The southwest tower suffered major damage in the Great Storm of 1703 and by 1720, was in a state of collapse.[lower-alpha 13] The damage to the cathedral was so extensive that the church seriously considered removal of the see to Cardiff in 1717.[30][lower-alpha 14] Between 1720 and 1723, a series of storms proceeded to damage the cathedral further, bringing down sections of the roof as well as other destruction. The collapse of 1723 forced worship services to be confined to the Lady Chapel and closed the western entrance of the cathedral entirely. [42][lower-alpha 15]

John Wood's plan to complete his work at Llandaff Cathedral. The eastern portion of the building, seen at right, is where Wood actually did work. The western portion, at left, is the porch and tower Wood proposed but never constructed.

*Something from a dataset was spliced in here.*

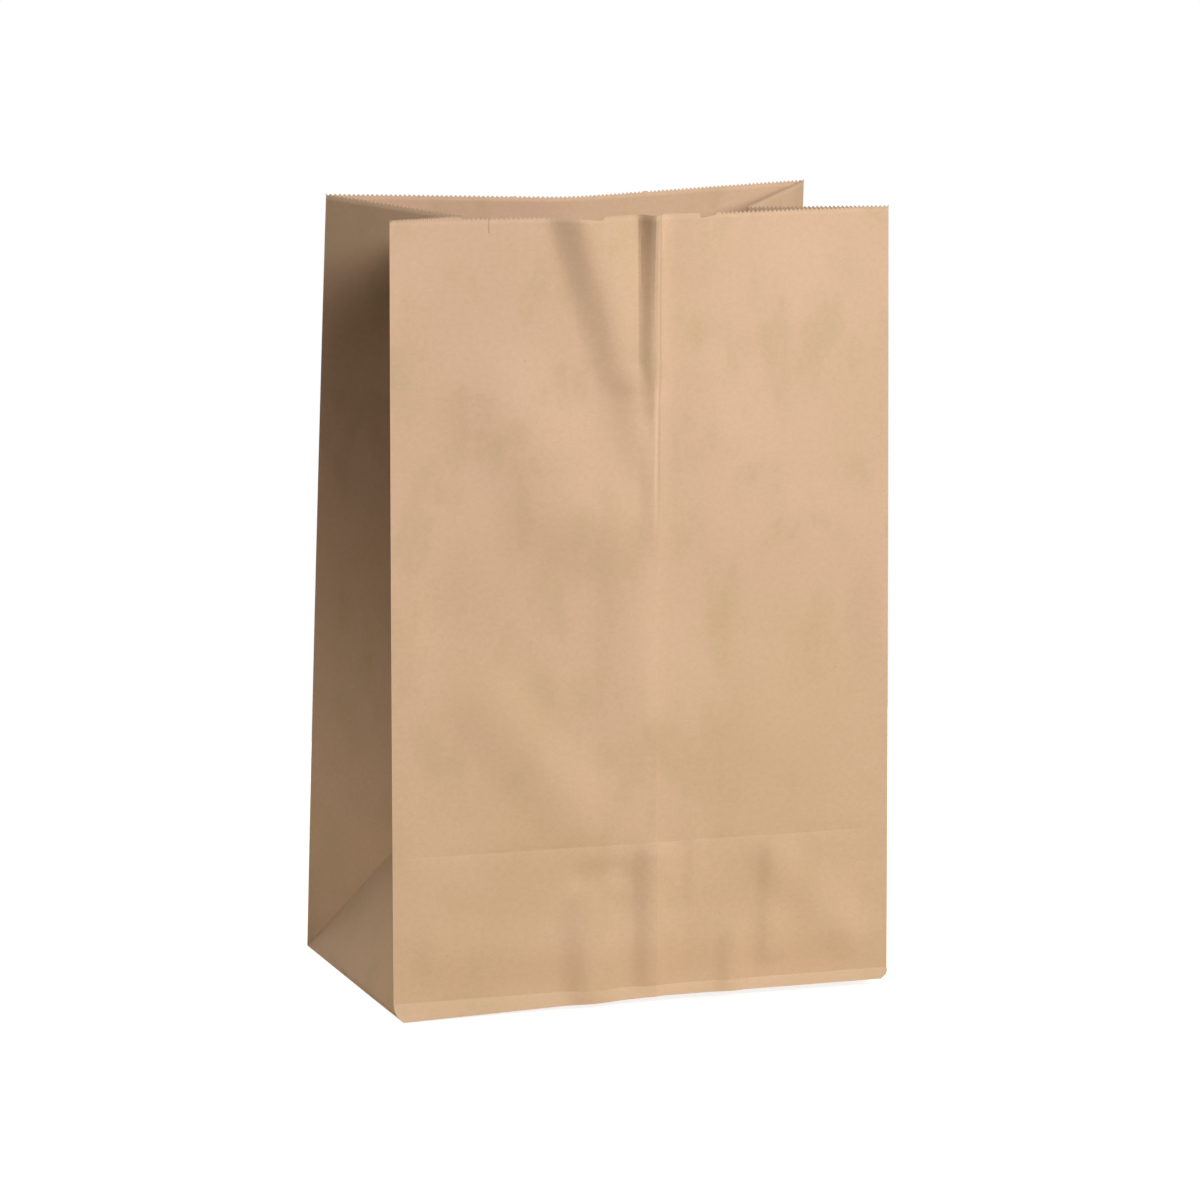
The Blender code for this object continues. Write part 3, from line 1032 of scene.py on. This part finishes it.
    def wear(self, across: Value, up: Value, grain: Value) -> Value:
        """Return where the paper is rubbed pale: its crease, its corner folds and the foot's strip.

        Args:
            across: place round the tube, in millimetres.
            up: place up the tube, in millimetres.
            grain: the paper's grain, which breaks the wear up.

        Returns:
            The share of wear, from 0 to 1.
        """
        width, strip = self.form.width * MM, self.form.foot_height * MM
        crease = up.near(self.form.crease_height * MM, self.crease_half_mm)
        ends = self.strip_ends_mm
        front = across.between(0.0, ends) * across.between(width, width - ends)
        below = up.between(strip + self.strip_top_mm, strip - self.strip_top_mm)
        strip_share = front * below * up.between(-self.strip_foot_mm, self.strip_foot_mm)
        for middle, reach in self.strip_gaps_mm:
            strip_share = strip_share * (1.0 - across.near(middle, reach))
        worn = crease * self.crease_wear.of(grain)
        worn = worn + strip_share * (self.strip_least_wear + self.strip_wear.of(grain))
        for fold in self.form.corners:
            worn = worn + across.near(fold * MM, self.fold_half_mm) * self.fold_wear.of(grain)
        return worn

    def specks(self, board: NodeBoard, place: Value) -> Value:
        """Return the few dark shives that kraft paper has.

        Args:
            board: the material's nodes.
            place: place on the sheet, in millimetres.

        Returns:
            The share of dark fibre, from 0 to 1.
        """
        settings = {"feature": "F1", "distance": "EUCLIDEAN"}
        inputs = {"Vector": place, "Scale": self.speck_waves}
        return self.dark_specks.of(board.add("ShaderNodeTexVoronoi", settings, inputs, "Distance"))


@dataclass(frozen=True)
class Lamp:
    """One soft square lamp."""

    name: str
    place: tuple[float, float, float]
    aim: tuple[float, float, float]
    size: float
    power: float


@dataclass
class Studio:
    """A plain pale floor, soft lamps and the camera."""

    camera_place: tuple[float, float, float] = (-0.964, -2.834, 0.790)
    camera_yaw: float = math.radians(18.81)
    camera_pitch: float = math.radians(11.0)
    camera_roll: float = math.radians(0.65)
    lens: float = 165.45
    sensor: float = 36.0
    sight: float = 100.0
    floor_size: float = 1.2
    floor_drop: float = 0.0002
    floor_colour: Colour = (0.80, 0.70, 0.60, 1.0)
    floor_glow: float = 0.85
    fill: float = 0.011
    fill_colour: Colour = (1.0, 0.72, 0.46, 1.0)
    lamps: tuple[Lamp, ...] = (
        Lamp("key", (1.148, -1.988, 1.421), (0.0, 0.0, 0.20), 0.8, 51.0),
        Lamp("front", (0.0, -1.065, 0.946), (0.0, 0.0, 0.20), 0.4, 5.5),
        Lamp("back", (-0.45, 2.10, 1.10), (0.0, 0.0, 0.20), 0.8, 30.0),
        Lamp("low_card", (-0.35, 0.0, 0.02), (-0.14, 0.0, 0.03), 0.15, 0.17),
    )

    def build(self) -> None:
        """Set the floor, light and camera around the sack."""
        self.set_floor()
        self.set_world()
        for lamp in self.lamps:
            self.hang(lamp)
        self.set_camera()
        bpy.context.scene.view_settings.view_transform = "Standard"

    def set_floor(self) -> None:
        """Lay the pale floor, which keeps the sack's shadow."""
        bpy.ops.object.select_all(action="DESELECT")
        bpy.ops.mesh.primitive_plane_add(size=self.floor_size, location=(0.0, 0.0, -self.floor_drop))
        floor = bpy.context.object
        floor.name = "floor"
        material = bpy.data.materials.new("floor_white")
        material.use_nodes = True
        board = NodeBoard(material.node_tree)
        strength = board.seen() * self.floor_glow
        glow = board.add("ShaderNodeEmission", {}, {"Color": WHITE, "Strength": strength})
        plain = board.add("ShaderNodeBsdfDiffuse", {}, {"Color": self.floor_colour})
        both = board.add("ShaderNodeAddShader", {}, {0: plain, 1: glow})
        board.feed(material.node_tree.nodes["Material Output"], "Surface", both)
        floor.data.materials.append(material)

    def set_world(self) -> None:
        """Light the sack from all round, with a white background."""
        world = bpy.data.worlds.new("studio")
        world.use_nodes = True
        board = NodeBoard(world.node_tree)
        back = world.node_tree.nodes["Background"]
        board.feed(back, "Color", board.mix(board.seen(), self.fill_colour, WHITE))
        board.feed(back, "Strength", self.fill + board.seen() * (1.0 - self.fill))
        bpy.context.scene.world = world

    def hang(self, lamp: Lamp) -> None:
        """Hang one lamp, turned to what it lights.

        Args:
            lamp: the lamp's place, aim, size and power.
        """
        light = bpy.data.lights.new(lamp.name, "AREA")
        light.size = lamp.size
        light.energy = lamp.power
        holder = bpy.data.objects.new(lamp.name, light)
        holder.location = lamp.place
        towards = Vector(lamp.aim) - Vector(lamp.place)
        holder.rotation_euler = towards.to_track_quat("-Z", "Y").to_euler()
        bpy.context.scene.collection.objects.link(holder)

    def set_camera(self) -> None:
        """Stand the camera where the photograph was taken from."""
        yaw, pitch, roll = self.camera_yaw, self.camera_pitch, self.camera_roll
        ahead = Vector((
            math.sin(yaw) * math.cos(pitch), math.cos(yaw) * math.cos(pitch), -math.sin(pitch)))
        level = ahead.cross(Vector((0.0, 0.0, 1.0))).normalized()
        above = level.cross(ahead)
        right = math.cos(roll) * level + math.sin(roll) * above
        top = math.cos(roll) * above - math.sin(roll) * level
        lens = bpy.data.cameras.new("camera")
        lens.lens = self.lens
        lens.sensor_width = self.sensor
        lens.clip_end = self.sight
        camera = bpy.data.objects.new("camera", lens)
        turn = Matrix((right, top, -ahead)).transposed().to_4x4()
        camera.matrix_world = Matrix.Translation(self.camera_place) @ turn
        bpy.context.scene.collection.objects.link(camera)
        bpy.context.scene.camera = camera


def main() -> None:
    """Build the sack, its paper and the studio, and report each piece."""
    logging.basicConfig(level=logging.INFO, format="%(name)s: %(message)s")
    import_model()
    sheet = SackSheet().build()
    sheet.data.materials.clear()
    sheet.data.materials.append(KraftFinish().build())
    LOG.info("%s: %d faces", sheet.name, len(sheet.data.polygons))
    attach(sheet, "root")
    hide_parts("paper_bag")
    Studio().build()
    LOG.info("studio is set")


if __name__ == "__main__":
    main()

Thirty years after the cathedral roof collapsed, the chapter asked an architect, John Wood, the Elder, to prepare estimates and plans to restore the cathedral.[44] In 1734, work began on a new cathedral, designed by Wood.[45] Wood produced an Italian temple[46] style edifice, working only on the eastern portion of the building, while leaving the remaining western half in ruins.[44] What Wood was trying to build at Llandaff was not Italian, but a recreation of Solomon's Temple.[47] Another sixteen years passed before the chapter solicited funds to repair the western half of the building.[48][lower-alpha 16] Wood's plans were to replace the western entrance of the cathedral with a tower and rustic porch.[49] No changes were made to the western entrance until Wyatt and Prichard began their work in 1841, when the damage to the western portion of the structure was repaired and all traces of the Italian temple work by Wood had been removed from the cathedral.[50][51][lower-alpha 17]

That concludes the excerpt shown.